George H. Seeley

Nationality

American

Lifetime

1880-1955

Biography

George H. Seeley American, 1880-1955 The reclusive photographer George Henry Seeley spent virtually his entire life in his native Stockbridge, Massachusetts. Unlike many of his peers, he sought neither notoriety nor public adulation. His only extended absence was during his enrollment in the Massachusetts Normal Art School in Boston, where he briefly studied painting and modeling. Returning in 1902, Seeley became supervisor of art in the Stockbridge public schools, and later a correspondent for a regional newspaper, the Springfield Republic. He devoted himself to photography and painting, becoming a notable still-life painter in his later years. He also held a longstanding proprietary role in the local Congregational church and was an authority on birds, maintaining a landing station and recording migratory patterns for the Biological Survey, based in Washington D.C. As a photographer, Seeley turned down several professional offers that would have required him to move.
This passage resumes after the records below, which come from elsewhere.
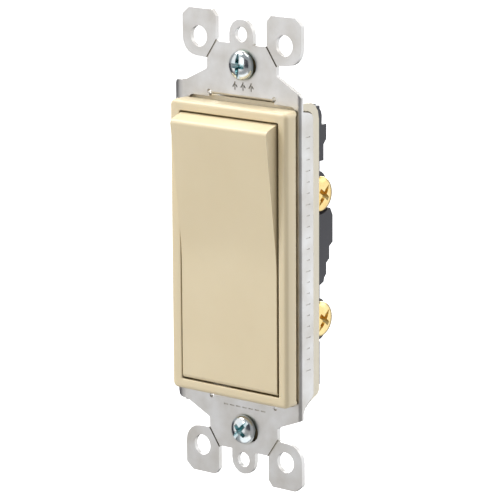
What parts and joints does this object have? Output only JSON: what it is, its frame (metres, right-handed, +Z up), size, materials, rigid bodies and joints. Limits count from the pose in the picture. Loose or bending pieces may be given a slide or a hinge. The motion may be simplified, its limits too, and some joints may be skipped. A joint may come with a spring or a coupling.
{
  "type": "rocker wall switch",
  "caption": "Ivory rocker wall switch on a galvanised mounting strap, with side terminal screws and a grounding screw, for a wall box.",
  "frame": {"origin": "midway between the two box screws, in the plane of the strap's front face", "axes": "+X to the right seen from the front, +Y into the wall, +Z up, along the strap"},
  "size_m": [0.0404, 0.0266, 0.1066],
  "materials": {
    "galvanised_steel": "zinc-coated sheet, faintly mottled, satin",
    "ivory_plastic": "ivory moulded plastic, satin gloss",
    "cream_plastic": "cream moulded plastic, satin",
    "charcoal_plastic": "charcoal moulded plastic, slight sheen",
    "zinc_plate": "bright zinc plate",
    "brass": "bright yellow brass",
    "contact_silver": "silver alloy, satin",
    "spring_steel": "bare spring steel",
    "green_plate": "green plated steel",
    "nylon": "natural nylon",
    "fibre": "vulcanised fibre"
  },
  "bodies": {
    "base": {"mounting_strap": "galvanised_steel", "bezel_frame": "ivory_plastic", "front_housing": "cream_plastic", "back_body": "charcoal_plastic", "line_terminal": "brass", "load_terminal": "brass", "fixed_contact": "contact_silver", "line_push_in_spring": "spring_steel", "load_push_in_spring": "spring_steel", "screw_retainer_top": "fibre", "screw_retainer_bottom": "fibre"},
    "rocker": {"rocker_paddle": "ivory_plastic", "toggle_spring": "spring_steel"},
    "plunger": {"plunger": "nylon"},
    "contact_arm": {"contact_arm": "brass", "moving_contact": "contact_silver"},
    "line_screw": {"line_screw": "brass"},
    "load_screw": {"load_screw": "brass"},
    "mounting_screw_top": {"mounting_screw_top": "zinc_plate"},
    "mounting_screw_bottom": {"mounting_screw_bottom": "zinc_plate"},
    "ground_screw": {"ground_screw": "green_plate"}
  },
  "joints": [
    {"name": "rocker_tilt", "type": "hinge", "parent": "base", "child": "rocker", "pos_m": [0, 0.003, 0], "axis": [-1, 0, 0], "range_deg": [0, 6.9]},
    {"name": "contact_arm_tilt", "type": "hinge", "parent": "base", "child": "contact_arm", "pos_m": [0, 0.013, 0], "axis": [-1, 0, 0], "range_deg": [-12, 0]},
    {"name": "plunger_slide", "type": "slide", "parent": "rocker", "child": "plunger", "axis": [0, 0.9982, 0.0602], "range_m": [-0.0003, 0], "stiffness_N_per_m": 400},
    {"name": "line_screw_travel", "type": "slide", "parent": "base", "child": "line_screw", "axis": [1, 0, 0], "range_m": [0, 0.003]},
    {"name": "load_screw_travel", "type": "slide", "parent": "base", "child": "load_screw", "axis": [1, 0, 0], "range_m": [0, 0.003]},
    {"name": "mounting_screw_top_travel", "type": "slide", "parent": "base", "child": "mounting_screw_top", "axis": [0, -1, 0], "range_m": [0, 0.007]},
    {"name": "mounting_screw_bottom_travel", "type": "slide", "parent": "base", "child": "mounting_screw_bottom", "axis": [0, -1, 0], "range_m": [0, 0.007]},
    {"name": "ground_screw_travel", "type": "slide", "parent": "base", "child": "ground_screw", "axis": [-1, 0, 0], "range_m": [0, 0.0015]}
  ],
  "couplings": [
    {"joint": "contact_arm_tilt", "follows": "rocker_tilt", "ratio": -1.7391}
  ]
}
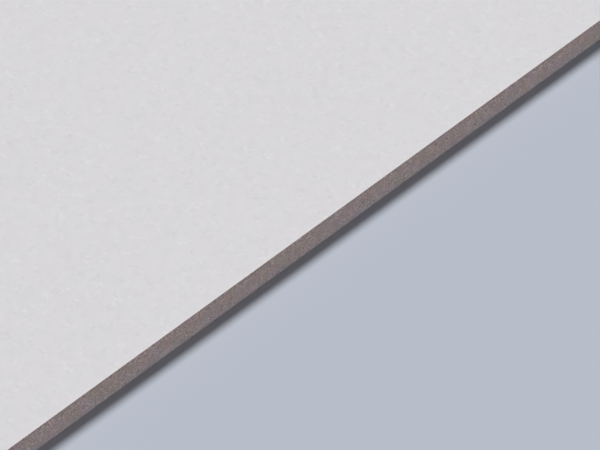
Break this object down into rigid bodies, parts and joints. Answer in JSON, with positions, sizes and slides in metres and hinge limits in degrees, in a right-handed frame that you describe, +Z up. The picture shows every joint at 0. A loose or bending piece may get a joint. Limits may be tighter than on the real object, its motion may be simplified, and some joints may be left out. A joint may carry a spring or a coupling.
{
  "type": "drywall sheet",
  "caption": "Flat gypsum wallboard sheet with smooth paper face, tapered folded-paper long edges and square-cut ends that show the core.",
  "frame": {"origin": "middle of the back face, which is the sheet's lowest plane as it lies flat", "axes": "+X along the length, from one sawn end to the other; +Y across the width, from one tapered edge to the other; +Z up through the thickness, out of the face paper"},
  "size_m": [2.4384, 1.2192, 0.0127],
  "materials": {
    "face_paper": "matte"
  },
  "bodies": {
    "root": {"drywall_sheet": "face_paper"}
  },
  "joints": []
}
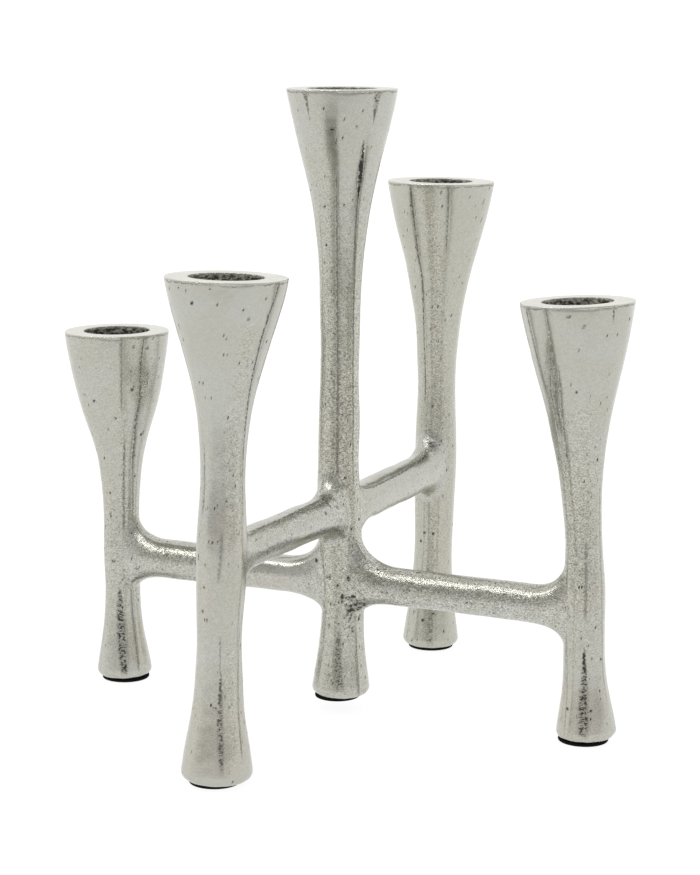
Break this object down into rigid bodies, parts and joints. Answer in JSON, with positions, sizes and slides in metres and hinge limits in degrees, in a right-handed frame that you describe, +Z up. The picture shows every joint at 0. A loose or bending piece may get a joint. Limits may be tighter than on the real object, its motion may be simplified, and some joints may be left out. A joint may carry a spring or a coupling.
{
  "type": "tabletop candelabra",
  "caption": "Cast-metal tabletop candelabra: funnel-topped candle posts of different heights joined by two crossing beams, each post on a flared foot with a black pad.",
  "frame": {"origin": "on the table, under the middle of the whole outline; the centre post's axis passes about a millimetre from it", "axes": "+Z up; +Y along the upper beam, towards the back post; +X along the lower beam, towards the right post"},
  "size_m": [0.2072, 0.2086, 0.2117],
  "materials": {
    "cast_metal": "sand-cast, ground and softly polished, warm nickel grey with cast grain left in the hollows",
    "foot_pad": "matte black foam rubber, self-adhesive"
  },
  "bodies": {
    "root": {"centre_post": "cast_metal", "front_post": "cast_metal", "left_post": "cast_metal", "back_post": "cast_metal", "right_post": "cast_metal", "front_arm": "cast_metal", "left_arm": "cast_metal", "back_arm": "cast_metal", "right_arm": "cast_metal", "centre_pad": "foot_pad", "front_pad": "foot_pad", "left_pad": "foot_pad", "back_pad": "foot_pad", "right_pad": "foot_pad"}
  },
  "joints": []
}
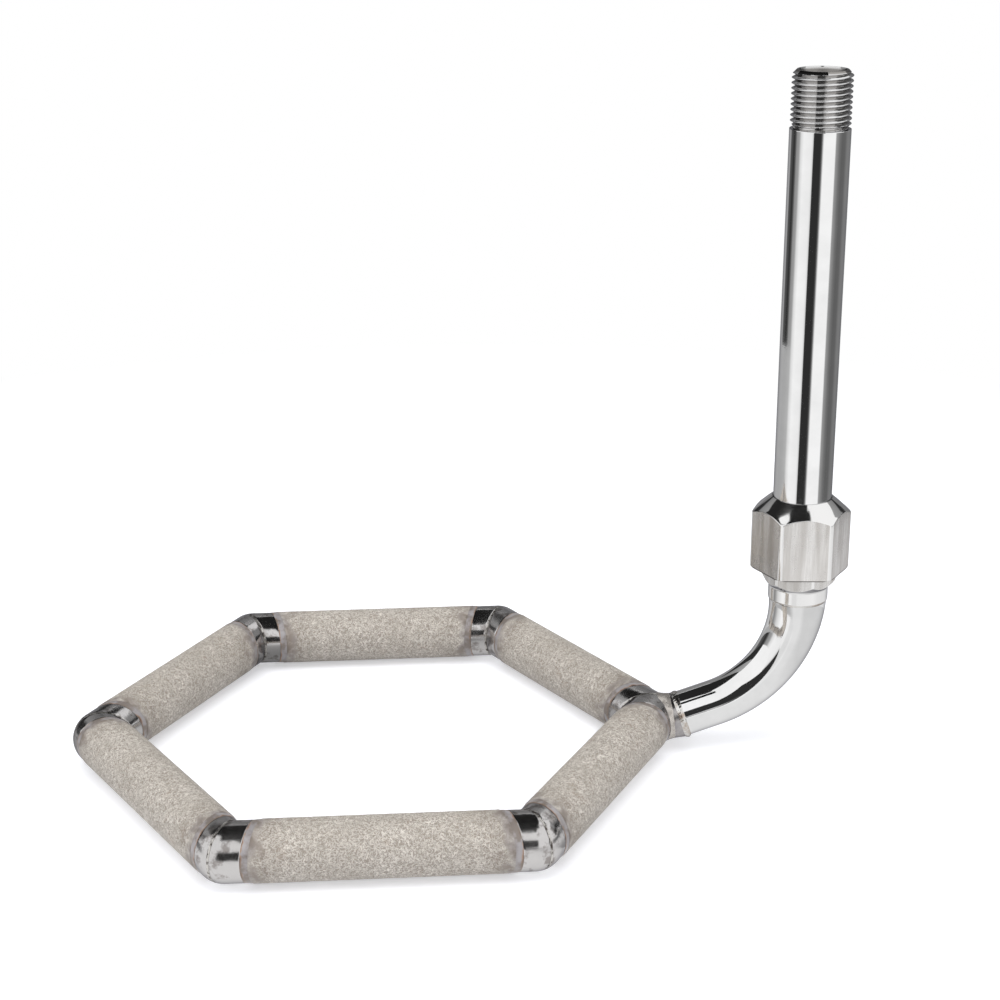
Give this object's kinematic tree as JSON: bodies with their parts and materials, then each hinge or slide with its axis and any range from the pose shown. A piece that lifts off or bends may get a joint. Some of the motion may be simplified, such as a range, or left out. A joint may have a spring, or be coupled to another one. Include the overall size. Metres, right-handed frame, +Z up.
{
  "type": "sintered sparger",
  "caption": "Flat hexagonal ring of porous sintered tubes that bubbles gas into liquid, fed through a bend, a hexagon union and an upright threaded pipe.",
  "frame": {"origin": "on the floor, under the middle of the part's bounding box", "axes": "+Z up along the inlet pipe, +X from the ring's centre to the corner that carries the branch, +Y level across the ring"},
  "size_m": [0.2892, 0.1998, 0.2525],
  "materials": {
    "sintered": "matt, granular sintered stainless steel",
    "corner": "ground and polished stainless steel with fine scratches",
    "seam": "ground weld, dark and slightly pitted",
    "tinted_weld": "satin weld with grey to brown heat tint",
    "bead": "bright rippled weld bead",
    "branch": "polished, with dark heat tint",
    "pipe": "mirror-polished stainless steel",
    "nut": "brushed flats, polished turned faces"
  },
  "bodies": {
    "root": {"adapter_weld": "bead", "branch_stub": "branch", "branch_weld": "bead", "corner_stub_1a": "corner", "corner_stub_1b": "corner", "corner_stub_2a": "corner", "corner_stub_2b": "corner", "corner_stub_3a": "corner", "corner_stub_3b": "corner", "corner_stub_4a": "corner", "corner_stub_4b": "corner", "corner_stub_5a": "corner", "corner_stub_5b": "corner", "corner_stub_6a": "corner", "corner_stub_6b": "corner", "hex_coupling": "nut", "inlet_bend": "pipe", "mitre_weld_1": "seam", "mitre_weld_2": "seam", "mitre_weld_3": "seam", "mitre_weld_4": "seam", "mitre_weld_5": "seam", "mitre_weld_6": "seam", "porous_tube_1": "sintered", "porous_tube_2": "sintered", "porous_tube_3": "sintered", "porous_tube_4": "sintered", "porous_tube_5": "sintered", "porous_tube_6": "sintered", "riser_pipe": "pipe", "saddle_weld": "seam", "tube_weld_1a": "tinted_weld", "tube_weld_1b": "tinted_weld", "tube_weld_2a": "tinted_weld", "tube_weld_2b": "tinted_weld", "tube_weld_3a": "tinted_weld", "tube_weld_3b": "tinted_weld", "tube_weld_4a": "tinted_weld", "tube_weld_4b": "tinted_weld", "tube_weld_5a": "tinted_weld", "tube_weld_5b": "tinted_weld", "tube_weld_6a": "tinted_weld", "tube_weld_6b": "tinted_weld", "weld_adapter": "nut"}
  },
  "joints": []
}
He had presumably experimented with photography by 1902, when he visited the studio of F. Holland Day, who further encouraged him. The following year he received several substantial awards from Photo-Era magazine. In 1904 his 20 prints shown at the First American Salon in New York drew considerable praise, notably that of Alvin Langdon Coburn, who is believed to have introduced Seeley's work to Alfred Stieglitz. Seeley was a member of both the Photo-Secession and the Salon Club of America. Although shown and published by Stieglitz, he preferred the attitudes and subjects of small-town life over the shifting politics of the world of organized photography. T.W.F.